Casper menegaskan bahwa melawan korupsi adalah kunci untuk mendorong pembangunan ekonomi karena memberikan rasa kepercayaan kepada para pebisnis.
Sedangkan Sekretaris Jenderal TII Dadang Trisasongko juga mengakui bahwa ada korelasi antara demokrasi dan korupsi.
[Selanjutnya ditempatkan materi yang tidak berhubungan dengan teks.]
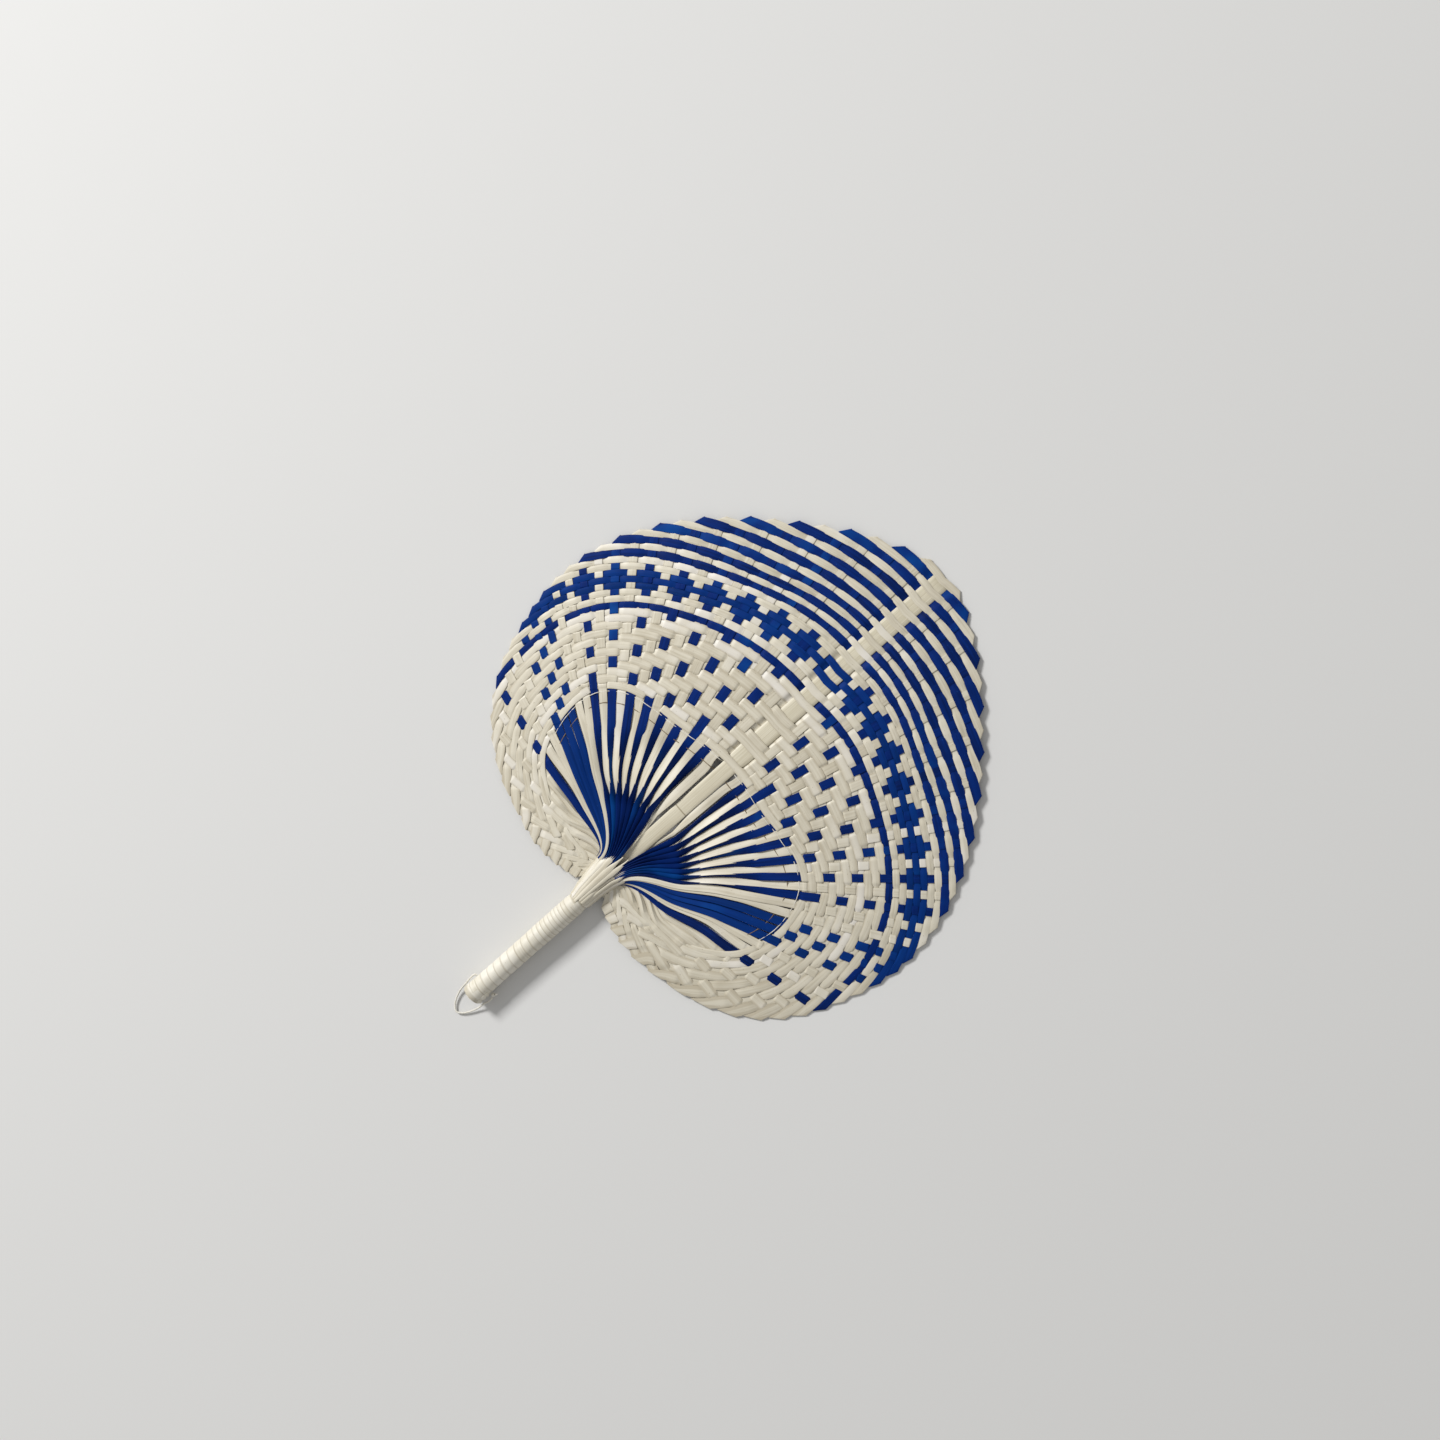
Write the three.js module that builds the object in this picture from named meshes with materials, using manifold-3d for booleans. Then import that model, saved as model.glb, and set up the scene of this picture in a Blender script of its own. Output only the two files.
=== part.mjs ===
// A plaited palm-strip hand fan, lying face up with its handle towards -Y and its tip towards +Y.
// Lengths are in millimetres and angles in degrees. The throat, where the strips are gathered,
// is the working origin; the finished group is set down on Z = 0 at the very end.
import * as THREE from 'three';
import { mergeVertices } from 'three/addons/utils/BufferGeometryUtils.js';
import Module from 'manifold-3d';

const wasm = await Module();
wasm.setup();

// Blade
const stripCount = 36;
const bladeReach = 250.5; // throat to the line of rim folds, along the spine
const weaveReach = 91.6; // throat to the innermost crossing strip, along the spine
const stripWidth = 5;
const stripThickness = 0.5;
const layerGap = 0.3; // between the spreading run and the crossing run of the strips
const edgeGap = 0.5; // between neighbouring strips
const foldRun = 0.5; // length over which a strip steps from one layer to the other
const warpStep = 36; // longest straight stretch along a spreading strip
const lobeStripNumber = 20; // from here round the lobes, crossing runs bend at every strip
const tangentShare = 0.05; // part of a strip's spacing over which a crossing run's direction is taken
const spineClearance = 8; // how far the first strips are pushed aside by the splint at the throat
const loosenedStrips = 16; // strips over which that push dies away

// Half outlines, one share every ten degrees from the tip round to the handle
const profileStepAngle = 10;
const foldReachShares = [1, 0.949, 0.885, 0.834, 0.788, 0.738, 0.676, 0.598, 0.526, 0.445, 0.353,
  0.267, 0.21, 0.161, 0.123, 0.099, 0.09];
const weaveReachShares = [1, 1.004, 1.02, 1.08, 1.15, 1.168, 1.103, 0.993, 0.868, 0.66, 0.431, 0.273,
  0.213, 0.218, 0.25, 0.28, 0.29];

// Fan-out of the strips: nearly even, opening up round the lobes
const evenFan = 3.2; // degrees from one strip to the next
const lastStripAngle = 148; // where the last strip folds, beside the handle
const fanPower = 5;

// Dome of the blade
const domeCentre = 99; // throat to the highest point of the blade
const domeRadius = 150;

// Splint: one bamboo slat from the butt to the tip
const splintTip = 248;
const splintHandleWidth = 8;
const splintBladeWidth = 9.5;
const splintWeaveWidth = 11;
const splintThickness = 1.6;
const splintStep = 20;
const splintFlare = 8; // length over which the splint widens where the weave begins

// Gathered tails: throat, sheath and the core under the winding
const gatherRadius = 30;
const gatherShare = 0.6; // of the distance from the throat to the weave, in the lobes
const gatherClearance = 0.6;
const gatherRingShares = [0.35, 0.7, 1]; // of that reach
const gatherPower = 1.4; // how quickly the swelling thins outwards
const gatherSteps = 60;
const sheathLength = 27;
const sheathWidth = 16.8;
const sheathThickness = 10.6;
const sheathEndWidth = 11.8;
const sheathMouthShare = 0.33; // of its width, how far the sheath runs on into the throat
const tailSides = 20;
const coreTopRadius = 4.95;
const coreButtRadius = 5.45;
const handleLength = 87.5;
const tailClearance = 0.3; // round the splint inside the bundle

// Winding of the handle: one strip, wound round the tails
const windingTurns = 17;
const windingThickness = 0.6;
const windingGap = 0.3; // to the tails under it
const windingSelfGap = 0.5;
const buttStub = 1; // tails that show past the last turn
const turnSteps = 24;
// Section of the wound strip: shares of its width, and of its thickness
const windingSectionShares = [[-0.5, 0], [0.5, 0], [0.5, 0.6], [0.25, 1], [-0.25, 1], [-0.5, 0.6]];

// Hanging loop
const loopDiameter = 1.1;
const loopHalfWidth = 7.6;
const loopDrop = 14.5; // how far the loop reaches past the butt
const loopHeight = 11; // above the butt, where the loop leaves the winding
const loopSides = 8;
const loopSteps = 40;
const knotRadius = 1.5;
const knotEntryShare = 0.6; // of its radius, how far out the loop runs into the knot
// Route of the loop round the butt: shares of its half width, of its drop and of the depth to the table
const loopRouteShares = [
  [-1.07, -0.455, 0.16],
  [-1, -0.15, 0.45],
  [-0.92, 0.25, 0.7],
  [-0.66, 0.62, 0.79],
  [-0.3, 0.88, 0.825],
  [0.12, 1, 0.825],
  [0.5, 0.86, 0.825],
  [0.82, 0.56, 0.79],
  [1.02, 0.2, 0.68],
  [1.1, -0.15, 0.45],
  [1.23, -0.455, 0.2],
];

// Threads that hold the strips side by side inside the weave
const threadDiameter = 0.5;
const paleThreadInset = 3.4; // from the innermost crossing strip
const brownThreadInset = 10;
const threadedStrips = 22;
const threadSides = 6;

const dyedStrips = [1, 3, 5, 7, 9, 11, 13, 15, 18, 19, 20, 23];

const windingOuter = coreButtRadius + windingGap + windingThickness;
const bladeHalf = layerGap / 2 + stripThickness;
const domeCurve = (windingOuter - bladeHalf) / (domeRadius ** 2 - domeCentre ** 2);
const lastStrip = stripCount - 1;
const fanGrowth = (lastStripAngle - evenFan * stripCount) / stripCount ** fanPower;

// Height of the blade's middle surface: level with the handle's axis at the throat,
// and low enough at the rim to rest on the same table as the winding.
function domeHeight(x, y) {
  return domeCurve * (domeCentre ** 2 - x ** 2 - (y - domeCentre) ** 2);
}

function profile(shares) {
  const points = shares.map((share, i) => new THREE.Vector2(i * profileStepAngle, share));
  const curve = new THREE.SplineCurve(points);
  const span = (shares.length - 1) * profileStepAngle;
  return (angle) => curve.getPoint(THREE.MathUtils.clamp(angle / span, 0, 1)).y;
}
const foldShare = profile(foldReachShares);
const weaveShare = profile(weaveReachShares);

// Strip 0 lies beside the spine and strip 35 beside the handle; -1 is the spine itself.
function fanAngle(strip) {
  return evenFan * (strip + 1) + fanGrowth * (strip + 1) ** fanPower;
}

function foldReach(strip) {
  return bladeReach * foldShare(fanAngle(strip));
}

function innerReach(strip) {
  return weaveReach * weaveShare(fanAngle(strip));
}

// Distance between crossing strips, measured along a spreading strip.
function crossingPitch(strip) {
  const inside = Math.min(strip, lastStrip - 1.5);
  return (foldReach(inside) - innerReach(inside)) / (lastStrip - inside);
}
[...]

"Negara yang demokrasinya buruk maka tata pemerintahnya juga buruk, negara yang gagal mengurusi korupsi maka demokrasinya bisa mengalami kemunduran. Upaya membangun demokrasi, harus menjadi satu gerakan yang sinergis. Korupsi juga menjadi masalah HAM karena korupsi melanggar hak dasar manusia yaitu hak ekonomi, sosial budaya, ada kerugian sosial dari korupsi," kata Dadang.
Ide pelemahan KPK melalui revisi UU KPK juga dinilai Dadang menunjukkan masalah demokrasi Indonesia.
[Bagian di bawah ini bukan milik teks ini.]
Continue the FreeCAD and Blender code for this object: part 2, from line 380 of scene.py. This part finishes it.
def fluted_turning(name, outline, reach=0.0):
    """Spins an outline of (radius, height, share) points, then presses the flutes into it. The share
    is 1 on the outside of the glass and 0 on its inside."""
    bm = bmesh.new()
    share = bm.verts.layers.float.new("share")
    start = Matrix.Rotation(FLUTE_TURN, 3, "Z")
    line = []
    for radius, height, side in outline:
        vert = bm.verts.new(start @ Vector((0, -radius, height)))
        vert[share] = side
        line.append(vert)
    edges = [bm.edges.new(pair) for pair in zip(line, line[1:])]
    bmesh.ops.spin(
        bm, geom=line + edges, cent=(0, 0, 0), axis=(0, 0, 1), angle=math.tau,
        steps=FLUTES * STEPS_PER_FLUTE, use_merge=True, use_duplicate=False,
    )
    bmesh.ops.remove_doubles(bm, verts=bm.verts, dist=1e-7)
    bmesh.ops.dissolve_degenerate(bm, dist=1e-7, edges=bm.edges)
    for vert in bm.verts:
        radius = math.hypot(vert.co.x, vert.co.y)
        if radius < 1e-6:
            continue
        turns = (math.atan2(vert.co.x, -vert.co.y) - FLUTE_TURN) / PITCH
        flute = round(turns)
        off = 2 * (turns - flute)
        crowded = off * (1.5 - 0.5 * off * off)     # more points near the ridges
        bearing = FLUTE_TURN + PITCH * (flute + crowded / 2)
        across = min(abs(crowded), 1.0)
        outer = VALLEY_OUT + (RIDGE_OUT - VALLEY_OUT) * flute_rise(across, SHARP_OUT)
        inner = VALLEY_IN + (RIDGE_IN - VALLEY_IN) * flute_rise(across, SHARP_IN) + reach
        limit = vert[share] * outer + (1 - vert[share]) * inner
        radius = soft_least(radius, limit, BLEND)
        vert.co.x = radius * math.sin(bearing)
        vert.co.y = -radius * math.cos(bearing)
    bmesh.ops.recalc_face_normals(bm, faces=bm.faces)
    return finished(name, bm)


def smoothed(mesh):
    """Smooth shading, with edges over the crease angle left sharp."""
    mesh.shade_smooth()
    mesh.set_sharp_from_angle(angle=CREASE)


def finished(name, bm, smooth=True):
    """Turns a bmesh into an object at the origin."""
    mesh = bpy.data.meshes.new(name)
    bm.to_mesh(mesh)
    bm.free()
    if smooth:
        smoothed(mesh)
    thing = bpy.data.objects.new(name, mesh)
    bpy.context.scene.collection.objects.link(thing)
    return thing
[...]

"Revisi UU KPK yang lahir dan muncul di DPR artinya demokrasi kita bermasalah. Ide pelemahan KPK lebih banyak diusung para politisi dan hasil survei 'global corruption barometer', partai politik adalah lembaga yang paling korup dan sangat bisa dimengerti mengapa revisi UU bertujuan untuk melemahkan sehingga reformasi parpol sangat mendeksak," ungkap Dadang.
Akhirnya, masalah korupsi di negara yang tadinya dinilai kaya dan punya populasi besar, menurut Acemoglu dan Robinson, seperti di Peru, Indonesia dan India terjadi karena penjajahan Eropa di negara-negara tersebut menyuntikkan praktik korupsi dalam institusi ekonomi seperti pemaksaan terhadap tenaga kerja dan pengambialihan lahan beserta kekayaan alamnya.
Namun meski praktik tersebut terjadi, bukan tidak mungkin rantai tersebut diputus dengan cara penerapan "zero tolerance" kehidupan institusi-institusi pemerintahan dibantu dengan penegakan hukum oleh KPK, Kejaksaan dan Kepolisian.